Slaton at least admitted it would mean a great deal to win the Heisman and be known as the greatest player in college football.
White downplayed the importance of claiming college football's greatest individual prize.
"It's a great accolade, but Troy Smith won the Heisman last year and went in the fifth round," White said. "I think a national championship is where you want to be."
White and Smith have plenty in common.
Smith was known primarily as a running quarterback before maturing as a passer during his senior year at Ohio State. White rushed for 1,219 yards and 18 touchdowns last year, though he also completed nearly two-thirds of his passes.
White received some advice from Smith late last season, though the West Virginia junior didn't necessarily agree with the former Buckeye's message.
"He told me to stop running so much, to sit back in the pocket and pass, but that's not my game," White said. "I'm going to continue to play the way I play and do whatever it takes to win.
"He was just trying to look out for my body and keep me healthy. It's a grind week in and week out, being a running quarterback. Anytime a defender can get a chance to knock your helmet off, he's going to try his hardest. He was more worried about my safety."
Then again, they can't hit what they can't catch.
White finished 16th in the nation in rushing last year and was the only quarterback to rank among the top 80 players in that category. Slaton, arguably the top breakaway threat in the game, ranked fourth in the nation in rushing and gained a school-record 1,744 yards.
"They're like a two-headed monster," Rutgers defensive tackle Eric Foster said. "If you kill one, you've got to worry about the other one. If you have one shut down, that's not going to get the job done. And I don't know if you can shut down both."
White and Slaton have accomplished so much that it's hard to imagine neither entered college as an elite recruit. Both signed with West Virginia as three-star prospects.
Recruited by many schools to play defense, Slaton wasn't even the most heralded running back to sign with West Virginia in 2005. That honor instead belonged to Jason Gwaltney, a former five-star prospect who's no longer on the team.
White struggled to get schools to pursue him as a quarterback, and actually was known as much for his baseball potential as his football skills. The Los Angeles Angels of Anaheim drafted him in the fourth round as a center fielder.
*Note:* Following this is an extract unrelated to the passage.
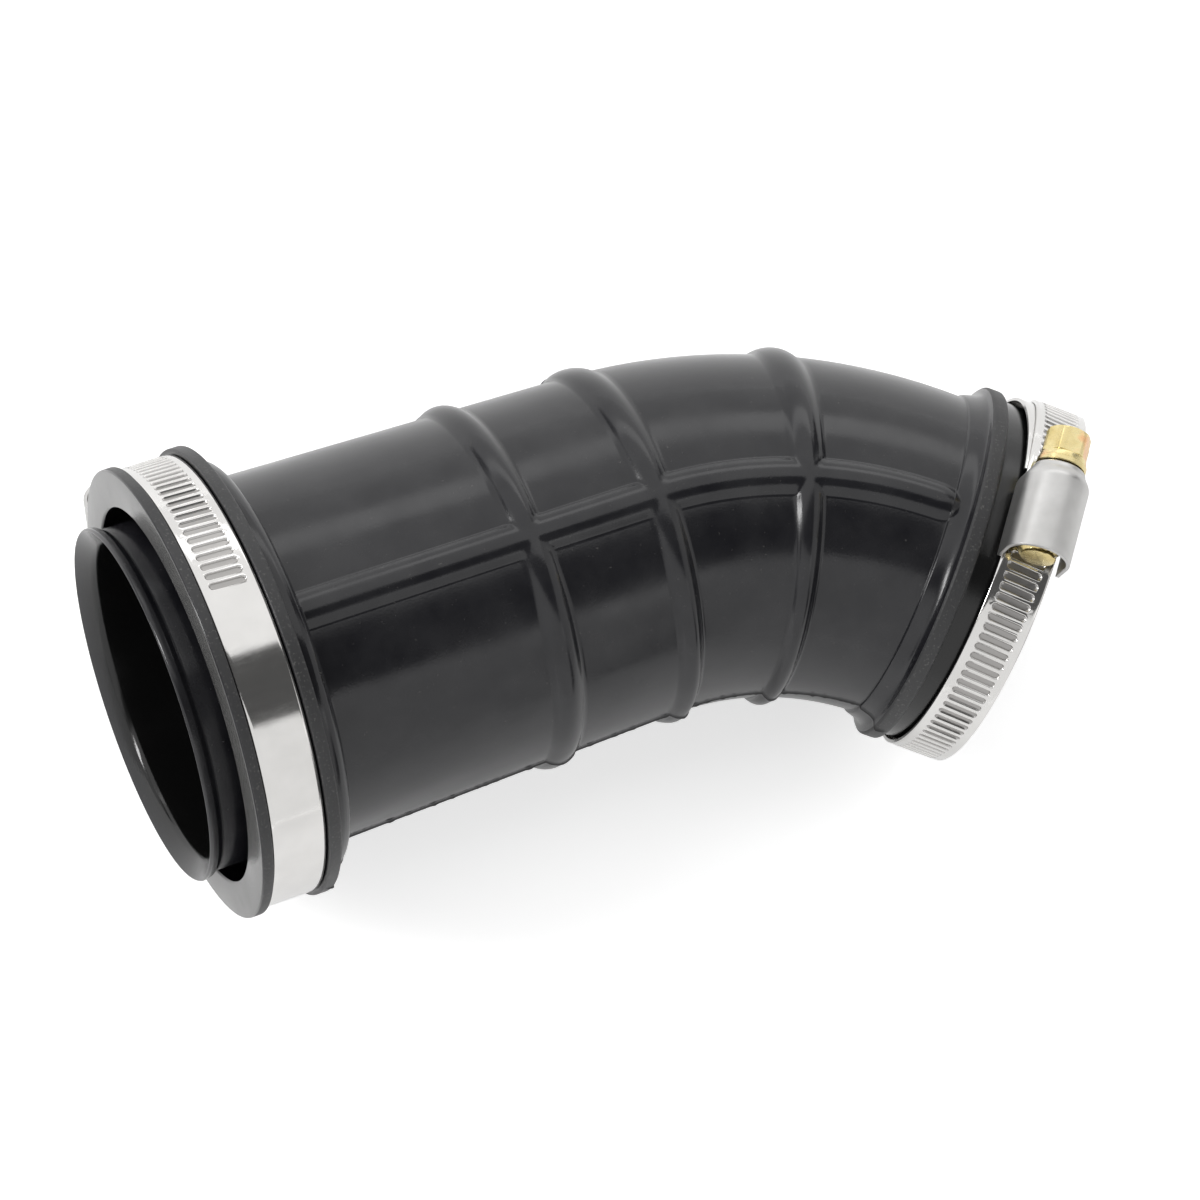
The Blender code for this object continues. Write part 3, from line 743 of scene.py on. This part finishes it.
def tinted(tree, share, first, second):
    """Two colours mixed by a value; either may be a plain colour."""
    made = tree.nodes.new("ShaderNodeMix")
    made.data_type = "RGBA"
    tree.links.new(share, made.inputs["Factor"])
    for entry, colour in zip(made.inputs[6:8], (first, second)):
        if isinstance(colour, tuple):
            entry.default_value = (*colour, 1.0)
        else:
            tree.links.new(colour, entry)
    return made.outputs[2]


def bump(tree, shader, heights):
    """Stacked bumps, each given as a value and its depth in metres."""
    last = None
    for source, depth in heights:
        made = tree.nodes.new("ShaderNodeBump")
        made.inputs["Strength"].default_value = 1.0
        made.inputs["Distance"].default_value = depth
        tree.links.new(source, made.inputs["Height"])
        if last:
            tree.links.new(last, made.inputs["Normal"])
        last = made.outputs["Normal"]
    tree.links.new(last, shader.inputs["Normal"])


# %% [markdown]
# ## Rubber
# Base colour, roughness and bump each get detail of their own, so that the gloss breaks up
# even where the colour is flat. The skin's marks choose between four surfaces.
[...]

"I think that goes back to beauty being in the eye of the beholder," Rodriguez said. "When I watched Steve Slaton in his high-school highlight film, it was 45 seconds to a minute. I said, 'Who is this guy?' I remember seeing (Slaton) run down the sidelines. It looked like everybody had an angle, and all of a sudden nobody had an angle. … Pat White was the same way. People evaluate everybody a certain way, but after watching one game of him as a quarterback in high school, I thought he was perfect for our system.
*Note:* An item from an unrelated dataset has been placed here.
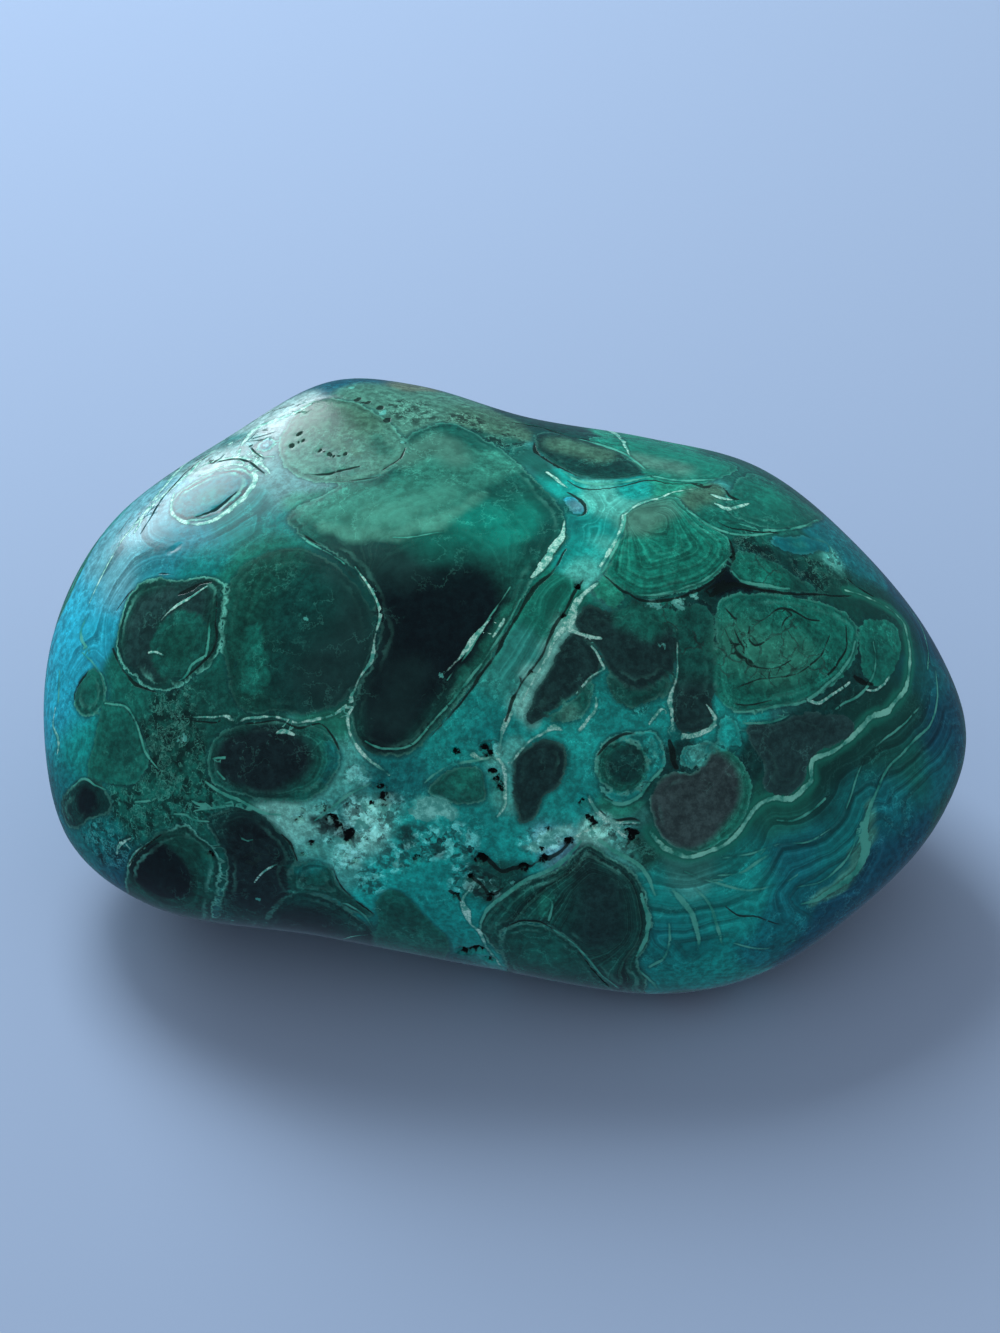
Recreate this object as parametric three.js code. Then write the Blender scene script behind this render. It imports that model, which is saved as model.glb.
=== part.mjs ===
// A polished, tumbled piece of chrysocolla grown through with malachite: one solid stone, in millimetres.
// The form is given in the frame of its broad polished face. u runs right across that face, v up it and
// w straight out of it. The stone then leans back onto the small flat it rests on: +Z up, +Y away.
import * as THREE from "three";
import { mergeVertices } from "three/addons/utils/BufferGeometryUtils.js";

// Driving dimensions.
const FACE_LEAN = THREE.MathUtils.degToRad(48); // how far the broad face leans back from upright
const REST_DEPTH = 17.6; // the resting flat lies this far under the middle of the broad face
const REST_ROUNDING = 1.6; // how softly the flat runs out into the flanks
const FULLNESS = 2.5; // 2 is an ellipsoid's flank, and more is squarer
const EDGE_WEAR = 1.8; // how widely tumbling has rounded the edges between the worn planes
const MESH_DETAIL = 19; // 20 * (detail + 1)^2 triangles
const MESH_GATHER = 0.3; // how much finer the mesh is on the broad face than on the back

// The girth: the stone's outline seen square on to its broad face, as [u, v].
const GIRTH_POINTS = [
  [-34.9, -3.6], [-34.2, 5.1], [-30.1, 12.9], [-21, 19.7], [-13.4, 23.9], [-6.6, 23.5], [1.7, 21],
  [10.8, 19.4], [19.4, 17.1], [26.7, 11.2], [32.7, 3.5], [35, -3.7], [32.3, -10.6], [25.7, -17.1],
  [18.9, -21.3], [11.5, -22.7], [-1.7, -20.7], [-13.9, -18.4], [-26.3, -16.3], [-32.7, -11.6],
];

// The plane that the girth lies in, and the planes that the stone broke along and wore down to. Each
// gives w at (u, v) as middle + alongU * u + alongV * v.
const GIRTH_PLANE = { middle: -4, alongU: 0, alongV: -0.2 };
const FRONT_PLANES = [
  { name: "broad face", middle: 14.5, alongU: 0, alongV: 0.05 },
  { name: "top face", middle: 22, alongU: 0.12, alongV: -0.8 },
  { name: "right shoulder", middle: 23, alongU: -0.42, alongV: 0.1 },
  { name: "left shoulder", middle: 21.5, alongU: 0.36, alongV: -0.1 },
  { name: "chin", middle: 24, alongU: 0.05, alongV: 0.6 },
];
const BACK_PLANES = [
  { name: "underside", middle: -28.4, alongU: 0.02, alongV: -0.93 },
  { name: "back", middle: -25, alongU: 0.05, alongV: 0 },
  { name: "upper back", middle: -29, alongU: -0.1, alongV: 0.5 },
  { name: "back left", middle: -38, alongU: -0.7, alongV: 0 },
  { name: "back right", middle: -38, alongU: 0.7, alongV: -0.1 },
];

// Low hollows and swells that tumbling left where the stone is softer or harder, and the open pits of
// the sandy patch, as rounded bumps that rise by height along w and fade out over reach.
const HARD_AND_SOFT_SPOTS = [
  { name: "great dark nodule, lower end", u: -7.5, v: 1, reach: 4.8, height: -0.7 },
  { name: "great dark nodule, upper end", u: -3.5, v: 7, reach: 4.2, height: -0.6 },
  { name: "pale fan", u: 12.5, v: 10, reach: 5, height: 0.5 },
  { name: "knot of small nodules", u: 15, v: -6, reach: 5, height: 0.35 },
  { name: "lower nodule", u: 5, v: -17, reach: 4.5, height: 0.4 },
];
const PITS = [
  { u: -9.4, v: -7.7 }, { u: -12.8, v: -10.6 }, { u: -1.7, v: -13.4 }, { u: 1.2, v: -13.5 }, { u: 3.8, v: -11.9 },
  { u: 6.4, v: -9.2 }, { u: 9.7, v: -10.8 }, { u: -1.3, v: -3.8 }, { u: -0.6, v: -6.6 }, { u: -1.9, v: -19.8 },
].map((pit) => ({ ...pit, reach: 1.1, height: -0.7 }));

const girth = new THREE.CatmullRomCurve3(
  GIRTH_POINTS.map(([u, v]) => new THREE.Vector3(u, v, 0)),
  true,
);
const GIRTH_SAMPLES = girth
  .getPoints(720)
  .slice(0, -1)
  .map((p) => ({ angle: Math.atan2(p.y, p.x), radius: Math.hypot(p.x, p.y) }))
  .sort((a, b) => a.angle - b.angle);

// The girth's radius in a direction, in between its two nearest samples.
function girthRadius(angle) {
  const count = GIRTH_SAMPLES.length;
  const above = Math.max(0, GIRTH_SAMPLES.findIndex((s) => s.angle >= angle));
  const next = GIRTH_SAMPLES[above];
  const last = GIRTH_SAMPLES[(above + count - 1) % count];
  const turn = (to) => THREE.MathUtils.euclideanModulo(to - last.angle, 2 * Math.PI);
  return THREE.MathUtils.lerp(last.radius, next.radius, turn(angle) / turn(next.angle));
}

function planeAt(plane, u, v) {
  return plane.middle + plane.alongU * u + plane.alongV * v;
}

// Where a set of worn planes lies at (u, v): the innermost one, seen from the side given by 1 for the
// front and -1 for the back, with the edges between them rounded over.
function wornSurface(planes, side, u, v) {
  const sum = planes.reduce((total, p) => total + Math.exp((-side * planeAt(p, u, v)) / EDGE_WEAR), 0);
  return -side * EDGE_WEAR * Math.log(sum);
}

function bumps(list, u, v) {
  return list.reduce(
    (sum, b) => sum + b.height * Math.exp(-((u - b.u) ** 2 + (v - b.v) ** 2) / b.reach ** 2),
    0,
  );
}

// The stone's surface in a direction from its middle, in the frame of the broad face.
function surfacePoint(direction) {
  const across = Math.hypot(direction.x, direction.y);
  const norm = (across ** FULLNESS + Math.abs(direction.z) ** FULLNESS) ** (1 / FULLNESS);
  const radius = (across / norm) * girthRadius(Math.atan2(direction.y, direction.x));
  const u = across > 0 ? (radius * direction.x) / across : 0;
  const v = across > 0 ? (radius * direction.y) / across : 0;
  const front = direction.z > 0;
  const planes = front ? FRONT_PLANES : BACK_PLANES;
  const relief = front ? bumps(HARD_AND_SOFT_SPOTS, u, v) + bumps(PITS, u, v) : 0;
  const girthPlane = planeAt(GIRTH_PLANE, u, v);
  const depth = Math.abs(wornSurface(planes, front ? 1 : -1, u, v) + relief - girthPlane);
  return new THREE.Vector3(u, v, girthPlane + (direction.z / norm) * depth);
}

// The larger of a height and the resting flat's, exactly flat below it and rounded where they meet.
function restOn(height, flat) {
  const share = THREE.MathUtils.clamp(0.5 + (0.5 * (height - flat)) / REST_ROUNDING, 0, 1);
  return THREE.MathUtils.lerp(flat, height, share) + REST_ROUNDING * share * (1 - share);
}

function stoneGeometry() {
  const ball = new THREE.IcosahedronGeometry(1, MESH_DETAIL);
  ball.deleteAttribute("normal");
  ball.deleteAttribute("uv");
  const geometry = mergeVertices(ball, 1e-5);
  const position = geometry.attributes.position;
  const uAxis = new THREE.Vector3(1, 0, 0);
  for (let i = 0; i < position.count; i++) {
    const direction = new THREE.Vector3().fromBufferAttribute(position, i);
    direction.z += MESH_GATHER;
    const onStone = surfacePoint(direction.normalize()).applyAxisAngle(uAxis, FACE_LEAN);
    position.setXYZ(i, onStone.x, onStone.y, restOn(onStone.z, -REST_DEPTH));
  }
  geometry.computeBoundingBox();
  const { min, max } = geometry.boundingBox;
  geometry.translate(-(min.x + max.x) / 2, -(min.y + max.y) / 2, -min.z);
  return geometry;
}

function stone() {
  const material = new THREE.MeshStandardMaterial({ color: 0x14564c, roughness: 0.22, metalness: 0 });
  const mesh = new THREE.Mesh(stoneGeometry(), material);
  mesh.name = "stone";
  return mesh;
}

const part = new THREE.Group();
part.add(stone());

export default part;
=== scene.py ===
# %% [markdown]
# # A polished stone of chrysocolla grown through with malachite
#
# The real thing is one lump of copper ore from the weathered top of a copper mine. Malachite grew in it as
# round, banded nodules, and blue-green chrysocolla filled the room between them. A tumbler then wore the
# lump round and polished it, so that its surface cuts through the nodules like the slices of a fruit cake.
# The whole lesson is about that surface: one finely divided mesh, a handful of distances measured on it, and
# one material that turns the distances into rims, bands, hearts and veins.

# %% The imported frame
import math
import random

import bmesh
import bpy
import numpy as np
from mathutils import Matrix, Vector, kdtree, noise
from mathutils.bvhtree import BVHTree


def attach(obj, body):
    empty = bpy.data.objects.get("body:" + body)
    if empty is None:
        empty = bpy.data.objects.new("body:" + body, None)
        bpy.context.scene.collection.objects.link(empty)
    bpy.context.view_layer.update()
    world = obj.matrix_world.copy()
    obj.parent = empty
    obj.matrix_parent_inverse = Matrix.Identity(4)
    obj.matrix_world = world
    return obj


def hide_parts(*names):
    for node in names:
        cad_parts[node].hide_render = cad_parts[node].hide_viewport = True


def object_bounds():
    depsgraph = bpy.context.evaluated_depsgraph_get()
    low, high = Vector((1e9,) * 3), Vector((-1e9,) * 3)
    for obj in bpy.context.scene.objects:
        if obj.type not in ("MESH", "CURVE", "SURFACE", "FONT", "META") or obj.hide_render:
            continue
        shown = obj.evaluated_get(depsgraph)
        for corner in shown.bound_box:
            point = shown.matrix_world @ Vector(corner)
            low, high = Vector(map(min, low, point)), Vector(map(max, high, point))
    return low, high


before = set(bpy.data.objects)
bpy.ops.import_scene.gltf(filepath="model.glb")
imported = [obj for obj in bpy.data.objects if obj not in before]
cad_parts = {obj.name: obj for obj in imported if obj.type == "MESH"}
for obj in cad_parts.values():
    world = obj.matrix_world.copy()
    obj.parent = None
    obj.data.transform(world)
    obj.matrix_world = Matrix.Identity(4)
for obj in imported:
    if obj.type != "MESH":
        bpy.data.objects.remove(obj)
cad_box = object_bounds()
scene = bpy.context.scene
print("CAD box:", [tuple(round(c, 4) for c in corner) for corner in cad_box])

# %% [markdown]
# ## The broad face and who looks at it
#
# A stone has no straight edges to measure from, so everything is placed from its broad polished face. That
# face leans back by 48 degrees. On it, u runs right, v runs up and w comes straight out, all in millimetres.
# The viewer stands square in front of the face, a quarter of a metre away. Every nodule is given by where
# that viewer sees it, and is then carried along the line of sight onto the stone.

# %% The face's own directions
MM = 0.001
FACE_LEAN = math.radians(48)
FACE_RIGHT = Vector((1, 0, 0))
FACE_UP = Vector((0, math.cos(FACE_LEAN), math.sin(FACE_LEAN)))
FACE_OUT = FACE_RIGHT.cross(FACE_UP)
FACE_MIDDLE = Vector((0, -2.87, 17.6)) * MM


def face_point(u, v, w=0.0):
    return FACE_MIDDLE + (FACE_RIGHT * u + FACE_UP * v + FACE_OUT * w) * MM


VIEWER_U, VIEWER_V, VIEWER_W = -0.38, 1.76, 250
viewer = face_point(VIEWER_U, VIEWER_V, VIEWER_W)
print("viewer stands at", [round(c, 4) for c in viewer])

# %% [markdown]
# ## The camera
#
# The camera takes the viewer's place. A long lens from a quarter of a metre keeps the stone's outline calm,
# without the swollen look that a short lens gives to something palm-sized.

# %% Camera
camera = bpy.data.objects.new("camera", bpy.data.cameras.new("camera"))
scene.collection.objects.link(camera)
scene.camera = camera
camera.data.lens = 90
camera.data.sensor_width = 36
camera.data.clip_start = 0.01
camera.location = viewer
camera.rotation_euler = (-FACE_OUT).to_track_quat("-Z", "Y").to_euler()
print("camera looks along", [round(c, 3) for c in -FACE_OUT])

# %% [markdown]
# ## Floor and light
#
# The floor is a pale, faintly blue sheet. A polished stone shows its form mostly by what it mirrors, and a
# bright sheet mirrored along its edges would fog them, so the sheet is kept out of reflections. The lights
# are split by their task. A low window stands behind the stone on the left, where the shoulder and the top
# eye can mirror it and turn hazy, and a pale curtain over it lets that haze fade out. A soft lamp above does
# the lighting proper and throws the shadow, but is hidden from reflections, as a photographer would flag it
# off. The room lights the stone from all sides but is darker and bluer for mirroring rays, so that the broad
# face keeps its deep colour.

# %% Floor
FLOOR_HALF = 0.6
bm = bmesh.new()
bmesh.ops.create_grid(bm, x_segments=1, y_segments=1, size=FLOOR_HALF)
floor_mesh = bpy.data.meshes.new("floor")
bm.to_mesh(floor_mesh)
bm.free()
floor = bpy.data.objects.new("floor", floor_mesh)
scene.collection.objects.link(floor)
floor.visible_glossy = False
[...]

"In my mind, they were five-star recruits."
The two teammates used that relative lack of attention as a motivational ploy. Slaton quickly proved he belonged by outrunning all his teammates during preseason drills as a freshman, while White showed off his leadership skills by the way he vocally encouraged and scolded receivers while quarterbacking the scout team.
So it came as little surprise when Slaton and White arrived on the national stage midway through the 2005 season during a memorable comeback victory over Louisville. Slaton scored six touchdowns after halftime and White came off the bench in the fourth quarter as West Virginia rallied from a 17-point deficit to win 46-44 in triple overtime.
That never-say-die performance illustrated the competitive fire that has been evident in each player since.
Who's more competitive? That's one issue in which White will happily concede to his teammate.
"We both love to compete," White said, "but I think (Slaton) hates losing more than he likes winning."
That apparently holds true whether he's cradling a football or a cell phone.